» What you need to do:
It is required that all of the data be written out exactly.

###

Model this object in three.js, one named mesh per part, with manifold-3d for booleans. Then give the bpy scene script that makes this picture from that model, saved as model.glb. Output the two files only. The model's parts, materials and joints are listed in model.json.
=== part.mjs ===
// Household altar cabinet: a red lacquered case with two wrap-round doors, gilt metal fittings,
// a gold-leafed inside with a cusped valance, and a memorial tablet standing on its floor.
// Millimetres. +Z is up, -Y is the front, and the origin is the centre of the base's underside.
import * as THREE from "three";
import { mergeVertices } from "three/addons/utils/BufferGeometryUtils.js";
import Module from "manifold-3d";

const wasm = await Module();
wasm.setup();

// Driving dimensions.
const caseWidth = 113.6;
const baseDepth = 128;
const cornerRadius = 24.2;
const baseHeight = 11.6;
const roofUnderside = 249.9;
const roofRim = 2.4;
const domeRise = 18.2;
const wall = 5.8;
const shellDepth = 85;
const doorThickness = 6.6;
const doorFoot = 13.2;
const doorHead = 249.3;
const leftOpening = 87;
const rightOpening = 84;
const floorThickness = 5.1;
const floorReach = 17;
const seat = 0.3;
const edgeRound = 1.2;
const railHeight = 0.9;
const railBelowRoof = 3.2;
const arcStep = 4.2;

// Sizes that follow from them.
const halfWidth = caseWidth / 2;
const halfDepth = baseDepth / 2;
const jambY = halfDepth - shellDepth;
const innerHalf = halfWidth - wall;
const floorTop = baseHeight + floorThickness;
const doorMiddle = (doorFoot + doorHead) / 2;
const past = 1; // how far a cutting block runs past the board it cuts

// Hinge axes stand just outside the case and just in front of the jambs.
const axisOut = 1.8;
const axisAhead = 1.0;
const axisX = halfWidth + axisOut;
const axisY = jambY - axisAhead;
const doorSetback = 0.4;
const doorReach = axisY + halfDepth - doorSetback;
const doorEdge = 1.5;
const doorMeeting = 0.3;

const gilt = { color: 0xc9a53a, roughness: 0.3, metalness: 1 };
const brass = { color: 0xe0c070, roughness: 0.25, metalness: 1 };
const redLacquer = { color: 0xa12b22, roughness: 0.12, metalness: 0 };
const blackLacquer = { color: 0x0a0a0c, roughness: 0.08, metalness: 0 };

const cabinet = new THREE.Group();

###

» Reply to the exercise:
Model this object in three.js, one named mesh per part, with manifold-3d for booleans. Then give the bpy scene script that makes this picture from that model, saved as model.glb. Output the two files only. The model's parts, materials and joints are listed in model.json.
=== part.mjs ===
// Household altar cabinet: a red lacquered case with two wrap-round doors, gilt metal fittings,
// a gold-leafed inside with a cusped valance, and a memorial tablet standing on its floor.
// Millimetres. +Z is up, -Y is the front, and the origin is the centre of the base's underside.
import * as THREE from "three";
import { mergeVertices } from "three/addons/utils/BufferGeometryUtils.js";
import Module from "manifold-3d";

const wasm = await Module();
wasm.setup();

// Driving dimensions.
const caseWidth = 113.6;
const baseDepth = 128;
const cornerRadius = 24.2;
const baseHeight = 11.6;
const roofUnderside = 249.9;
const roofRim = 2.4;
const domeRise = 18.2;
const wall = 5.8;
const shellDepth = 85;
const doorThickness = 6.6;
const doorFoot = 13.2;
const doorHead = 249.3;
const leftOpening = 87;
const rightOpening = 84;
const floorThickness = 5.1;
const floorReach = 17;
const seat = 0.3;
const edgeRound = 1.2;
const railHeight = 0.9;
const railBelowRoof = 3.2;
const arcStep = 4.2;

// Sizes that follow from them.
const halfWidth = caseWidth / 2;
const halfDepth = baseDepth / 2;
const jambY = halfDepth - shellDepth;
const innerHalf = halfWidth - wall;
const floorTop = baseHeight + floorThickness;
const doorMiddle = (doorFoot + doorHead) / 2;
const past = 1; // how far a cutting block runs past the board it cuts

// Hinge axes stand just outside the case and just in front of the jambs.
const axisOut = 1.8;
const axisAhead = 1.0;
const axisX = halfWidth + axisOut;
const axisY = jambY - axisAhead;
const doorSetback = 0.4;
const doorReach = axisY + halfDepth - doorSetback;
const doorEdge = 1.5;
const doorMeeting = 0.3;

const gilt = { color: 0xc9a53a, roughness: 0.3, metalness: 1 };
const brass = { color: 0xe0c070, roughness: 0.25, metalness: 1 };
const redLacquer = { color: 0xa12b22, roughness: 0.12, metalness: 0 };
const blackLacquer = { color: 0x0a0a0c, roughness: 0.08, metalness: 0 };

const cabinet = new THREE.Group();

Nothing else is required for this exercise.